Electronic Voting Machines (EVMs) are, in some cases, even carried on horseback or by elephant to reach remote communities, taking as long as almost seven weeks to reach the country's far-flung corners where infrastructure can be lacking.

An election official carrying an Electronic Voting Machine (EVM) for a polling station disembarks a boat at Lohore Chapori in Golaghat district, in India's Assam state, April 18, 2024, on the eve of the first phase of India's general election. BIJU BORO/AFP/Getty

The commission has set up more than 1 million polling stations across India, with the objective being for every voter to have one within 1.24 miles of their home. One booth was being set up high in the Himalayan mountains and, at an altitude of 15,256 feet, it was billed as the world's highest polling station.

The election body said it would use 5.5 million EVMs. The machines were first introduced for India's 1982 national election. Some opposition parties have raised concerns over the EVMs being prone to hacking and tampering, but the commission and the government have maintained that they are reliable.

What are Indians voting for in this election?

Voters will elect Members of Parliament to fill 543 seats in the 545-seat lower house of parliament, called the Lok Sabha. The other two seats are nominated by the country's president. The party that wins a majority in the election will form the next government and appoint one of its winning candidates as India's prime minister.

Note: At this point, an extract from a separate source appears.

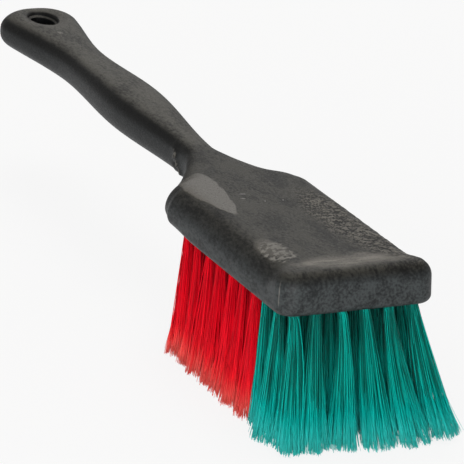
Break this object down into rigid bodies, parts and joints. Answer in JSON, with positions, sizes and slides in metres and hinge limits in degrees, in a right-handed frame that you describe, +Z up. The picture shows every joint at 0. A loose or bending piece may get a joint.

The contest involves six national parties, 57 state parties and more than 2,500 smaller local parties. Not all political parties field candidates nationally. Combined, fewer than 12 parties hold 86% of the seats in the Lok Sabha.

One of the main political parties is Modi's Hindu nationalist Bhartiya Janata Party (BJP), which has seen its popularity rise steadily since he won his first term in 2014.

The BJP's biggest rival is the Indian National Congress (INC), the country's oldest political party and one that has been in power for more than 50 of the 77 years of India's existence as an independent nation.

Rahul Gandhi Holds Rally In Varanasi
India's Congress Party leader Rahul Gandhi (sitting atop a vehicle and waving) takes part in a procession during a campaign tour, Feb. 17, 2024, in Varanasi, India. ABHISHEK MISHRA/Getty

Congress leader Rahul Gandhi, whose father, grandmother and great-grandfather all served as prime ministers, is Modi's fiercest opponent and the face of the country's political opposition.

A "fair, transparent" election process?

Last month, the INC party accused Modi's government of misusing the tax federal agency to stifle democracy, announcing that it had frozen the party's bank accounts in a tax dispute case.

Former Congress leader Sonia Gandhi, the current party leader's mother, said it was "a systematic effort to cripple the party financially."

"We have no money to campaign. We cannot support our candidates. Our ability to fight elections has been damaged," Rahul Gandhi said.

The Congress Party also accused "autocratic" Modi's government of "capturing democracy through extortion and financial terrorism."

Modi's BJP government has denied the allegations.

President Biden hosts India's prime minister, who was once banned from entering the U.S. 02:54

Concerns were also raised over the arrest of Arvind Kejriwal, the Chief Minister of the sprawling Delhi capital region and head of the Aam Aadmi Party (AAP), on March 21. He was taken into custody by the Enforcement Directorate (ED), India's federal financial crimes agency, in connection with an alleged money-laundering case.

AAP called the case against Kejriwal, filed right before the national election, a "political conspiracy" and accused the ED of acting like a "political wing of BJP."

Asked on March 27 about Kejriwal's arrest and the INC's accounts being frozen, State Department spokesperson Matthew Miller said the U.S. government wouldn't comment on "private diplomatic discussions," but he stressed that "we encourage fair, transparent, and timely legal processes for each of these issues."

India called the U.S. government's remarks about the issues "unwarranted" and "unacceptable," and said India was proud of its independent and robust democratic institutions.

On May 10, with the elections about halfway over, India's Supreme Court granted Kejriwal interim bail, allowing him out of prison until at least June 1.

Modi and the Hindu-Muslim divide

Modi's opponents argue that the hugely popular prime minister has done little during his decade in office to bridge the growing sectarian divide between India's majority Hindu population and its 230 million Muslims.

Critics argue that he has, instead, indirectly endorsed sectarianism in an effort to shore up support among his Hindu nationalist base.

Some fear what a third Modi term might mean for India's Muslims, believing his BJP is determined to turn the secular, pluralistic nation into a majority-ruled Hindu state.

There has been rising sectarian violence in India, with Muslims and Christians often the targets, for the past 10 years under BJP leadership.

Modi's party has consistently denied allegations that it is fueling sectarianism, and it maintains that it works for the welfare of all India's citizens, without discrimination.